The declaration claims damages not to exceed $3,500 but fails to specify whether the damages are claimed for wrongful detention of the property, for damages to the property, or for some other cause. The damages in replevin where the property is recovered must be limited to a fair compensation for the use of the property, together with such special damages as necessarily accompanied the detention, and any actual injury to the property.Aber v. Bratton, 60 Mich. 357. See, also, 3 Comp. Laws 1929, § 14838 (Stat. Ann. § 27.1836, and cases there cited). *Page 250

Defendant's answer claims damages by reason of the failure of the machinery to function as warranted, but fails to state the amount claimed; his cross declaration did state the amount but that was dismissed by his consent. Apparently if defendant had obtained leave suitably to amend his pleadings, he could have counterclaimed or set off at least pro tanto his damages against claims of plaintiff properly pleaded and proven.

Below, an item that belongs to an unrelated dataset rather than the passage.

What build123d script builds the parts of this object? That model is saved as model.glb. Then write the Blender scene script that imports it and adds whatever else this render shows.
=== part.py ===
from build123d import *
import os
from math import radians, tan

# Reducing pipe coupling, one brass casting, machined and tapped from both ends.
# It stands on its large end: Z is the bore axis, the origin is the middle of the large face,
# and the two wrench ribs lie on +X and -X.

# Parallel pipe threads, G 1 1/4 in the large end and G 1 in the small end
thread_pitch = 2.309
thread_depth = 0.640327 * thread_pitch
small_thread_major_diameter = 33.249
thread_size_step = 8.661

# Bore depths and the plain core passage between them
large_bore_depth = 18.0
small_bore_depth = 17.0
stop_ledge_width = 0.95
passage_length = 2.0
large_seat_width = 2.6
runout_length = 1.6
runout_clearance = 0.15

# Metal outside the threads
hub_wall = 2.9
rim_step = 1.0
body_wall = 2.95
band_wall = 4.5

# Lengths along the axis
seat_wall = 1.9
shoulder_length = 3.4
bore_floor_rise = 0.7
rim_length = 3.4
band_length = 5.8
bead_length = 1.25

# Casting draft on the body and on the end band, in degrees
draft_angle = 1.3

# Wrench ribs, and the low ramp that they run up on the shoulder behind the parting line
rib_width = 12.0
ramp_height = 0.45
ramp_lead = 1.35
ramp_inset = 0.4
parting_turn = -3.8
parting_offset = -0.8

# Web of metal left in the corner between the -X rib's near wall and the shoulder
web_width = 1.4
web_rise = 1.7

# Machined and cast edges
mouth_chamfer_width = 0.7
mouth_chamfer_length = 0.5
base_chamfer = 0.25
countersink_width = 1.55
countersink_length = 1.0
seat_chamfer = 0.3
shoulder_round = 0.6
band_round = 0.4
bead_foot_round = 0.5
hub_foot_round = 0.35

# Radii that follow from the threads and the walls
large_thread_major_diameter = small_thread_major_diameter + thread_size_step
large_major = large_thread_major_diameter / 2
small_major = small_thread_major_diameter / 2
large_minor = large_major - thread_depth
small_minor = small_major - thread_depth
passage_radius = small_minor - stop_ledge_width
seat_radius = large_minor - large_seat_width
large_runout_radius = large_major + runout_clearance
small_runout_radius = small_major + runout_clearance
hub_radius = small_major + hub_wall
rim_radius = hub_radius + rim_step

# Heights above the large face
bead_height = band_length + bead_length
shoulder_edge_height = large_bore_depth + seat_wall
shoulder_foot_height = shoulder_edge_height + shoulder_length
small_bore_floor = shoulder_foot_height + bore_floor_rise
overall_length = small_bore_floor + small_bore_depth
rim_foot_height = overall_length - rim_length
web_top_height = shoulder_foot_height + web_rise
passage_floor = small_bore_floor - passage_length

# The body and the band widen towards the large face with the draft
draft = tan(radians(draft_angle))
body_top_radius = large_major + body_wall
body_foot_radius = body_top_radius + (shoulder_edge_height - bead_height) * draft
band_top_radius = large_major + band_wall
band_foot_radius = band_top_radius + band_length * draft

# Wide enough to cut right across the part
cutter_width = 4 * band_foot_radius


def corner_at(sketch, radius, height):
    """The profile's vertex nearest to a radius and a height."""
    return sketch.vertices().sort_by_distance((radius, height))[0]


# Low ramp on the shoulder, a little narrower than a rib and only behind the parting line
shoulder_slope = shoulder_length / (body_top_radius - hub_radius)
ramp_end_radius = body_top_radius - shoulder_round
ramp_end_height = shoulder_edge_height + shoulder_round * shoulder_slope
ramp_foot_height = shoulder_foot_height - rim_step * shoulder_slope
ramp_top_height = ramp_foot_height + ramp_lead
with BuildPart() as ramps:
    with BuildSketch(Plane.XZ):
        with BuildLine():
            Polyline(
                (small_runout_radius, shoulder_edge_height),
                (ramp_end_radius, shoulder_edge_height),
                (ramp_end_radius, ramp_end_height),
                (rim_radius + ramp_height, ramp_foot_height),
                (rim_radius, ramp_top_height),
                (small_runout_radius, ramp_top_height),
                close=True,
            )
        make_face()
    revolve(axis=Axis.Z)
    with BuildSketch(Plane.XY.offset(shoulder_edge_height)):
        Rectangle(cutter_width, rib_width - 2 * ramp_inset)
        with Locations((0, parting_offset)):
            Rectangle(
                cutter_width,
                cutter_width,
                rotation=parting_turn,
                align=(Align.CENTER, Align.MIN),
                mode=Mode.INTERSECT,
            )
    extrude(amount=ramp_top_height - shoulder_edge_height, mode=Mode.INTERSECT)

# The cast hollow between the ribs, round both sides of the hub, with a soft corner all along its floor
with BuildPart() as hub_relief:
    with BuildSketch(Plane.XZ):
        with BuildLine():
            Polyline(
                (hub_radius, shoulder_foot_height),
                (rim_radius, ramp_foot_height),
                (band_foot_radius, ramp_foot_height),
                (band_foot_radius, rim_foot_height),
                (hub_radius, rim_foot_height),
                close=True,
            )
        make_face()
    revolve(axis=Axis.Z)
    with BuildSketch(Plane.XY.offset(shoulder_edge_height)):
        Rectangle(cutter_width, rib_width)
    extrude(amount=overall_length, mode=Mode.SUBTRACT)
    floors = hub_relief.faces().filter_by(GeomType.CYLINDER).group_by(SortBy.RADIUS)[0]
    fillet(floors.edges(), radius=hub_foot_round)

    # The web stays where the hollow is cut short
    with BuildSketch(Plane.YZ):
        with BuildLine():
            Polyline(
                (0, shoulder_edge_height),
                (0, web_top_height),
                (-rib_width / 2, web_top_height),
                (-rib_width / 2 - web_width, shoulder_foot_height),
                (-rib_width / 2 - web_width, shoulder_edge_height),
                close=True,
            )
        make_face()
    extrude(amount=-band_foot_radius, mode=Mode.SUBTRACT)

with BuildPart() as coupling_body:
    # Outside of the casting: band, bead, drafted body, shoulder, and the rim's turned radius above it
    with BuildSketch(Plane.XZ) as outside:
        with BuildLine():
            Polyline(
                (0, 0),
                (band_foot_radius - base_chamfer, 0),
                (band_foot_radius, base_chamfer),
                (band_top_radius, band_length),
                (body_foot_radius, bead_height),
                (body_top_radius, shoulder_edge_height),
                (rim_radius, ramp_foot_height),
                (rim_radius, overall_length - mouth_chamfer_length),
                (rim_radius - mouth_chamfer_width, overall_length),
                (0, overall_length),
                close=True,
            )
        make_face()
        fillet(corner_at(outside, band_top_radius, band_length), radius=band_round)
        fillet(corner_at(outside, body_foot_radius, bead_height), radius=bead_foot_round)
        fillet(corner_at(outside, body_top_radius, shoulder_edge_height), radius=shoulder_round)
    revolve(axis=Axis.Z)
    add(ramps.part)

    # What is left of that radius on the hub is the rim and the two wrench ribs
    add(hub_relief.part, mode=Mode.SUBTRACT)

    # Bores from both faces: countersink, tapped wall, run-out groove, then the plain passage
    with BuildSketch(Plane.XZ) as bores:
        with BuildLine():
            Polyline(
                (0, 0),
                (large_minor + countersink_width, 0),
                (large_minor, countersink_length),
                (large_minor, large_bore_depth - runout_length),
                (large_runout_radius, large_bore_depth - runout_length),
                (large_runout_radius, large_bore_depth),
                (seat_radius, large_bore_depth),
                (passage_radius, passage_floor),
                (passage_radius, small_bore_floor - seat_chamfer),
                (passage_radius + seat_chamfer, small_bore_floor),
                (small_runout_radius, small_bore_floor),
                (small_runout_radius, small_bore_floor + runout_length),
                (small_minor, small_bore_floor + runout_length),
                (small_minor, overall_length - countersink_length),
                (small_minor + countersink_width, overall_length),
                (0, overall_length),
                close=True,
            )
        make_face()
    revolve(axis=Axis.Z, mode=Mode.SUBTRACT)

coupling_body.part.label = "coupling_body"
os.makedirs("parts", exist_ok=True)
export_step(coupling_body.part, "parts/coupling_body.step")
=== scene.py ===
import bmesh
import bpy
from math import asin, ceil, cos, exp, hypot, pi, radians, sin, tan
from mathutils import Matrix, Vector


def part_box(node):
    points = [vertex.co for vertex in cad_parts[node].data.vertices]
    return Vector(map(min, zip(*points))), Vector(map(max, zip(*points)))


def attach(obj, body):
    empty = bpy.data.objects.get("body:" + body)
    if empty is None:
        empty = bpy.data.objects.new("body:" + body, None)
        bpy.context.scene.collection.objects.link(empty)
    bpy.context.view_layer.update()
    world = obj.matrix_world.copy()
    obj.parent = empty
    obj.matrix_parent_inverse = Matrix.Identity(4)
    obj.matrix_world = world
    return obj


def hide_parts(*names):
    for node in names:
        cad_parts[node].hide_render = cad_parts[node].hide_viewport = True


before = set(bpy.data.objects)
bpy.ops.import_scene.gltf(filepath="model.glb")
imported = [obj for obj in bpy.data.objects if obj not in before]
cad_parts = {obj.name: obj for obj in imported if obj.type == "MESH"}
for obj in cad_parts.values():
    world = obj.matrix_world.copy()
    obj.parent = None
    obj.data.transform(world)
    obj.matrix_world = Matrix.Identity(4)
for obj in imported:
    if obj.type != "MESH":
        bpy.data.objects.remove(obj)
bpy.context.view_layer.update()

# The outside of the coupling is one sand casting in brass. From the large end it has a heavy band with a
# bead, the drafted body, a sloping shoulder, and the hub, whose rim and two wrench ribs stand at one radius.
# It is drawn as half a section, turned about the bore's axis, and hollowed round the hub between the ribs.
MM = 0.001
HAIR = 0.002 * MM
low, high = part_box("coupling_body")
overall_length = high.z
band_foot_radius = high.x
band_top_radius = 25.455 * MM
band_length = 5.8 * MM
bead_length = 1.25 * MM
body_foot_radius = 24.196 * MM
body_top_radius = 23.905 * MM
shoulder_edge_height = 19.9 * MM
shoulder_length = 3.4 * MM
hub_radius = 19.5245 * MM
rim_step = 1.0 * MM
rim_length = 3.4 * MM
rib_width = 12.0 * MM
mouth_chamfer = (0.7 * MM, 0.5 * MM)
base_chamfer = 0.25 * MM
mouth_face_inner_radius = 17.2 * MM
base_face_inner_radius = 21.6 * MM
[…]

Defendant let slip the opportunity to attach the property while it was still in Michigan and therefore did not make the most of his legal remedies. He sat idly by, making no protest or warning, while plaintiff incurred the expense of sale of the property, storage for four months in Michigan, and of transfer of the property to Elmore, Ohio, besides whatever may have been done in reconditioning the property after several months' use. After such dilatory tactics, it would be inequitable to subject plaintiff to further expense without at least a sworn statement of merit by defendant.

We have read the opinion by Mr. Justice BOYLES and consider defendant's conduct does not merit the favor that opinion would bestow.

We conclude defendant has an adequate remedy at law.

The order denying the petition for transfer should be affirmed, with costs to plaintiff.

SHARPE, J., concurred with REID, J. WIEST, J., concurred in the result.